Because that is all I have ever owned. They both tried a rec kayak at a local lake with too big of paddle. They did just fine for the 30minutes they were in it. The comment at the end was they were tired. My daughter said she wanted a canoe and didn’t like kayaks a couple of weeks ago when I asked. Definitely more kids kayaks out there then canoes. The majority says get a kayak so hopefully my craigslist ship comes in.


g2d, I am really trying to keep an open mind on all of this. In an above post of yours you mentioned a “river-running ww kayak is a safer bet” and then you said don’t go with the cascade because it is a decked boat.

In your last message you were talking about a c-1 your son started in. Isn’t a cascade a c-1 boat? I am just a litte confused on the differences between a river-running ww kayak, c-1, surf boat etc. Maybe that is why I stick with canoes ;-0


Yeah, Adam was awesome. One of the guys I used to canoe with in the Southeast had a young son who was a really hot boater with an interest in slalom racing. Only problem was he was he was exactly the same age as Adam, so he switched to a kayak.

As you may, or may not know, a C1 is a solo decked canoe that looks like a kayak to the casual observer.

C1s are paddled in a low kneeling position using a single bladed paddle.
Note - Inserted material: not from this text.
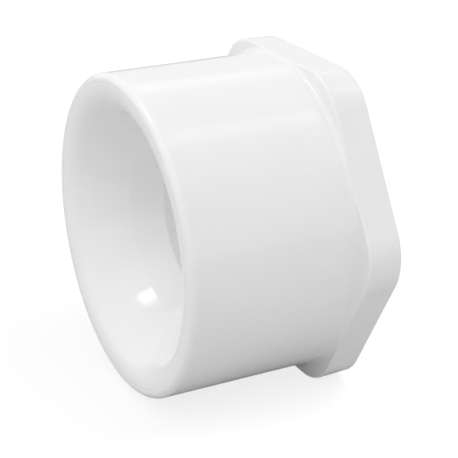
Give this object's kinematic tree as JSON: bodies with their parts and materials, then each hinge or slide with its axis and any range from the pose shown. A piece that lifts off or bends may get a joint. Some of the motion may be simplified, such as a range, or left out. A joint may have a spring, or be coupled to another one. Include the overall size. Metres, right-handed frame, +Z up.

The strokes that are used in canoeing are therefore basically the same as those in C1.

Paddlers who plan to take C1s on whitewater would be well-advised to learn how to roll the boat. Those who tip over in a decked boat, K1 or C1, are more exposed to injury than those who tip over in a canoe. Unless you have tight outfitting and make a concerted effort, when you capsize in an open boat, you simply fall out.

Decked boaters on whitewater need to wear helmets and need to know how to “wet exit” the boat, failing a roll. Open boaters may be well advised to wear helmets as well, of course, but are somewhat less likely to bang their heads.

There is much less variety of production C1s available than kayaks. Most kayaks can be converted to C1, but this requires you to have some knowledge of outfitting and be willing to take the time and make the necessary investment to do so.